Humanities Research Fellow Jessica Scarlata

Mason’s Center for Humanities Research Fellows included English professor Jessica Scarlata among its first cohort of residential fellows this past spring, and while “residential” in the era of COVID meant Zoom meetings and presentations instead of face-to-face work in the center itself, Scarlata reflected on the experience as “one of the best professional experiences I have ever had at Mason!” She shares some reflections here on the fellowship.

Tell us about your research project “Geographies of Irish Visual Culture.” Is this working toward a new book?

This research is part of a book on space, memory, and history in visual representations of the Troubles made after the Good Friday/Belfast Agreement of 1998. I seek to challenge existing analytical frameworks for understanding Northern-Ireland-related visual culture by studying works that deliberately or haphazardly open Irish history up to a wider global history of occupation and that therefore have the potential to challenge both British/unionist geography—which positions Northern Ireland as an accepted part of the United Kingdom—and Irish nationalist geography, in which the North is an organic and obvious part of Ireland.
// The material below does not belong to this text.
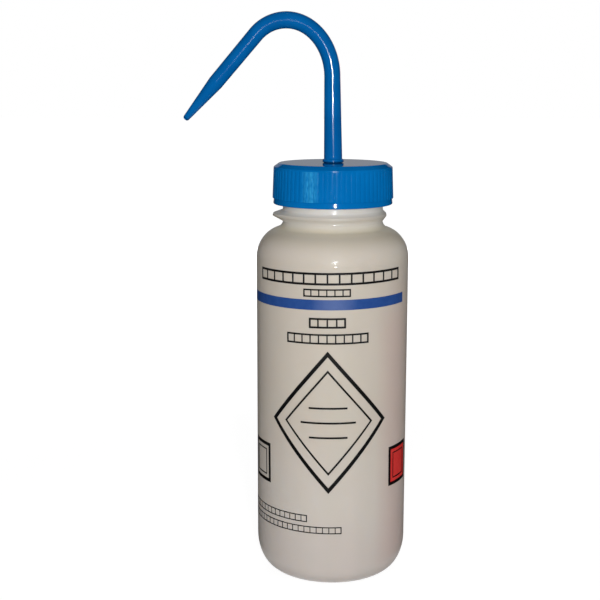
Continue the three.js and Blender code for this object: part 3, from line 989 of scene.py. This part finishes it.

The project I proposed was to look at recent documentaries about the Troubles that foreground under-represented acts of dissent, but that do so in a way that embodies dissent within the film’s form. In other words: dissent as subject matter and as formal cinematic practice. The question of dissent is a complex one with regard to Northern Ireland because the contours of what constitutes dissent are constantly shifting as the statelet’s relationship to the Irish Republic, Britain, the EU, and even its own history changes with increasing distance from the 1969-1998 Troubles. I was interested in the representation of contested spaces, places, and memories in the North, particularly in works that dissent from dominant narratives of the Troubles by inviting associations to other contested sites/sites of contest within and beyond Ireland and the UK.

The documentary films that I proposed to look at for the fellowship all offer moments when the North and its hyper-visualized conflict are de-spectacularized, moments that challenge Sinn Féin and the Provisional IRA’s self-image as the heroes of the Troubles, and moments that challenge the representation of the Good Friday Agreement as a conflict-resolution success story. They do all of this in addition to taking the British security state and the unionist government to task. What I love about the films and works of video art I had proposed for the fellowship is how fiercely dissentive they are with regard to multiple frameworks. There are no easy narratives in these works, but their investment in complicating representations of the past doesn’t preclude them from taking a stand. In other words: the works I proposed to look at for the CHR fellowship demonstrate that a clear political point of view is not incompatible with artistic, cinematic, and intellectual complexity.

How did the fellowship specifically aid your research?

I was lucky to work with a phenomenal group of people, which included the CHR director Alison Landsberg as well as three other CHSS faculty members and two doctoral students, and to be part of an exciting exchange of ideas over the course of an entire semester. The theme of dissent was manifest in our work in various ways, and the many points of convergence among our projects as well as the moments of divergence helped me to revise, reposition, and reconceptualize my own use of the idea of dissent with regard to the North. Our twice-weekly meetings fostered a wonderful sense of an intellectual community, and I found the whole experience to be inspiring.

What was the biggest discovery or surprise about your research this spring.

That I was taking on the politics of cinematic/photographic realism. I tend to be a big fan of realist cinema, so it surprised me to find myself arguing against an aesthetic and narrative approach to film that I normally love.